Carefully unlock it at the top and left side
We're in
Remove all the ribbon cables. There sure is a lot of them.
Some of the ribbon cables have "Halogen free" singed on them. That's nice, but we are still not throwing the camera away, not just yet.

Edit Step 8 ¶
These two screws hold the logic board.
When removing the board, be careful about some remaining ribbon cables.
The board is out!
On one side we see the AD80080A chip from Analog devices responsible for capturing the analog signal from the CCD
On the other side, we see the Sony "Real Imaging Processor" that converts raw photo data into nice and human-viewable .jpg files.
The analog cable connecting the CCD to the logic board is screened with some pieces of metal to reduce noise.

Edit Step 12 ¶
Remove these two screws to detach the sensor from the lens
The sensor has a typical 1/2.5" size. That's not a big sensor.
Here you have a 5 polish zloty coin for comparison.
5 polish zloty's is about $1.80, in case you don't grasp the size yet :)
The CCD is very shinny.
6 megapixels from a 1 / 2.5" sensor is like expecting 70 megapixels from a 35mm film camera. It's still better then pumping 12 megapixels out of a pinhead sized sensor in mobile phones.
Manufacturers, please stop the megapixel war.
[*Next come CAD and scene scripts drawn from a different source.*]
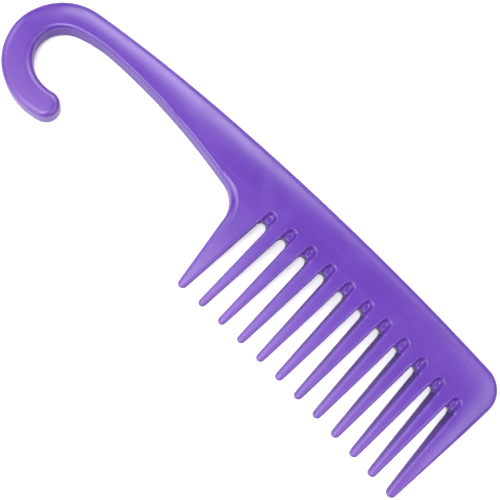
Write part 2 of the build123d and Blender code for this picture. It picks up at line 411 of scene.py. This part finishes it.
class Plan:
    """Points of the plan: the outline, the seams, and rings that follow the rounded edges."""

    RINGS = (0.1, 0.28, 0.52, 0.82, 1.18, 1.7, 2.4, 3.2, 4.2, 5.4, 6.8, 8.4, 10.2)
    OUTSIDE_POCKET = 2.5
    INSIDE_POCKET = 0.6

    def __init__(self):
        points, normals = trace()
        points, normals = crossings(points, normals, 0, HOOK_SEAM_X, lambda h: h[1] > 0)
        points, normals = crossings(points, normals, 0, BLADE_SEAM_X, lambda h: h[1] > 0)
        points, normals = crossings(points, normals, 1, ROOT_Y, lambda h: h[0] > BLADE_SEAM_X)
        self.outline, self.normals = points, normals
        self.points = [p for p in points]
        count = len(points)
        self.edges = [(i, (i + 1) % count) for i in range(count)]
        self.seams = []
        self.cells = {}
        for p in self.points:
            self.remember(p)
        self.add_seams()
        self.add_rings()
        self.add_middle()

    def remember(self, p):
        self.cells.setdefault((int(p[0] // 1), int(p[1] // 1)), []).append(p)

    def is_clear(self, p, gap):
        reach = int(gap) + 1
        cx, cy = int(p[0] // 1), int(p[1] // 1)
        for i in range(cx - reach, cx + reach + 1):
            for j in range(cy - reach, cy + reach + 1):
                for q in self.cells.get((i, j), ()):
                    if (p[0] - q[0]) ** 2 + (p[1] - q[1]) ** 2 < gap * gap:
                        return False
        return True

    def add_seam(self, first, last):
        a, b = self.outline[first], self.outline[last]
        run = np.linalg.norm(b - a)
        chain = [first]
        for d in seam_steps(run):
            p = a + (b - a) * d / run
            chain.append(len(self.points))
            self.points.append(p)
            self.remember(p)
        chain.append(last)
        self.edges += list(zip(chain[:-1], chain[1:]))
        self.seams.append(chain)

    def add_seams(self):
        def on(axis, level, allowed):
            found = [
                i for i, p in enumerate(self.outline) if abs(p[axis] - level) < 1e-9 and allowed(p)
            ]
            return sorted(found, key=lambda i: self.outline[i][1 - axis])

        for level in (HOOK_SEAM_X, BLADE_SEAM_X):
            ends = on(0, level, lambda p: p[1] > 0)
            self.add_seam(ends[0], ends[-1])
        ends = on(1, ROOT_Y, lambda p: p[0] > BLADE_SEAM_X)
        for first, last in zip(ends[::2], ends[1::2]):
            self.add_seam(first, last)

    def place(self, candidates, gap):
        for p in candidates:
            if self.is_clear(p, gap):
                self.points.append(p)
                self.remember(p)

    def add_rings(self):
        for number, d in enumerate(self.RINGS):
            thin = self.RINGS[number] - (self.RINGS[number - 1] if number else 0)
            ring = self.outline - self.normals * d
            ring = ring[nearest(every_edge, ring) > 0.96 * d]
            self.place(ring, 0.5 * thin)
            if d < self.OUTSIDE_POCKET:
                self.place(self.pocket_ring(d), 0.5 * thin)
            if d < self.INSIDE_POCKET:
                self.place(self.pocket_ring(-d), 0.5 * thin)
            if number == 0:
                self.place(self.pocket_ring(0.0), 0.04)

    def pocket_ring(self, d):
        """Points at one distance outside every recess's edge, or inside it when that is below zero."""
        angles = np.radians(np.linspace(180 - DRAFT, DRAFT, 20))
        rays = np.stack([np.cos(angles), np.sin(angles)], 1)
        found = []
        for pocket, slot in zip(pockets, slots):
            found.append(pocket.centre + rays * (pocket.radius + d))
            for sign in (-1, 1):
                top, way = pocket.side(sign)
                out = np.array([sign * cos(radians(DRAFT)), sin(radians(DRAFT))])
                run = top[1] - slot.centre[1]
                steps = np.arange(0.4, run, 0.4)[:, None]
                found.append(top + way * steps + out * d)
        found = np.concatenate(found)
        clear = np.min([slot.distance(found) for slot in slots], axis=0) > 0.06
        return found[clear]

    def add_middle(self):
        x, y = np.meshgrid(np.arange(-121, 121, 2.0), np.arange(-34, 34, 1.75))
        x = x + (np.arange(x.shape[0]) % 2)[:, None] * 1.0
        grid = np.stack([x.ravel(), y.ravel()], 1)
        grid = grid[nearest(every_edge, grid) > 1.5]
        self.place(grid[self.within(grid)], 1.3)

    def within(self, p):
        a, b = self.outline, np.roll(self.outline, -1, 0)
        x, y = p[:, :1], p[:, 1:]
        spans = (a[:, 1] > y) != (b[:, 1] > y)
        rise = np.where(b[:, 1] == a[:, 1], 1.0, b[:, 1] - a[:, 1])
        at = a[:, 0] + (y - a[:, 1]) * (b[:, 0] - a[:, 0]) / rise
        return (np.sum(spans & (x < at), axis=1) % 2) == 1


def heights(points):
    """Half thickness and front face direction at every point of the plan."""
    step = 0.02
    east, north = np.array([step, 0]), np.array([0, step])
    rise_x = (half_height(points + east) - half_height(points - east)) / (2 * step)
    rise_y = (half_height(points + north) - half_height(points - north)) / (2 * step)
    normals = np.stack([-rise_x, -rise_y, np.ones(len(points))], 1)
    return half_height(points), normals / np.linalg.norm(normals, axis=1)[:, None]


def region(p):
    """The CAD node that a point of the plan belongs to. The hook also curls back below the handle."""
    if p[0] < HOOK_SEAM_X or (p[1] < 0 and p[0] < -70):
        return "hook"
    if p[0] < BLADE_SEAM_X:
        return "handle"
    if p[1] > ROOT_Y:
        return "blade"
    return f"tooth_{min(max(round((p[0] - FIRST_X) / PITCH), 0), TEETH - 1) + 1:02d}"


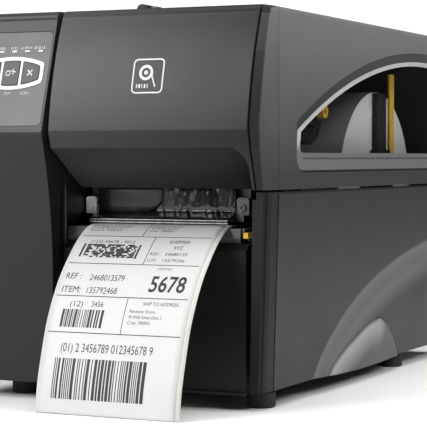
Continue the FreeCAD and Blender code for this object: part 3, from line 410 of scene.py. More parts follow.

Thank you.

Edit Step 13 ¶
The Carl Zeiss lens from the sony camera alongside the lens from a Zorki-6 soviet compact rangefinder from 1960.
Unlike the Sony, the Zorka still works, despite being over 40 years older.
The back of the Zeiss has significantly more electronics, ribbon cables and servomechanisms than the Zorka lens

Edit Step 14 ¶
Lets get back to the body of the camera
Lift this plastic lock to remove the hight voltage chip powering the speed light.
3 cables connect this board with the lamp and they are soldered.
The capacitor has 320 micro farads of capacity and operates at 330 volts. That's 17.4 joules of potential electric energy, quite much for a speed light.

Edit Step 15 ¶
To get to the microphone and top button panel, unscrew these three.
Sony made sure that the microphone caches the sound you want, and not internal motor noise, or the sound of the wind. This is actually very impressive work, most camera manufactures don't care that much.
Finally the button panel, with the broken shutter button.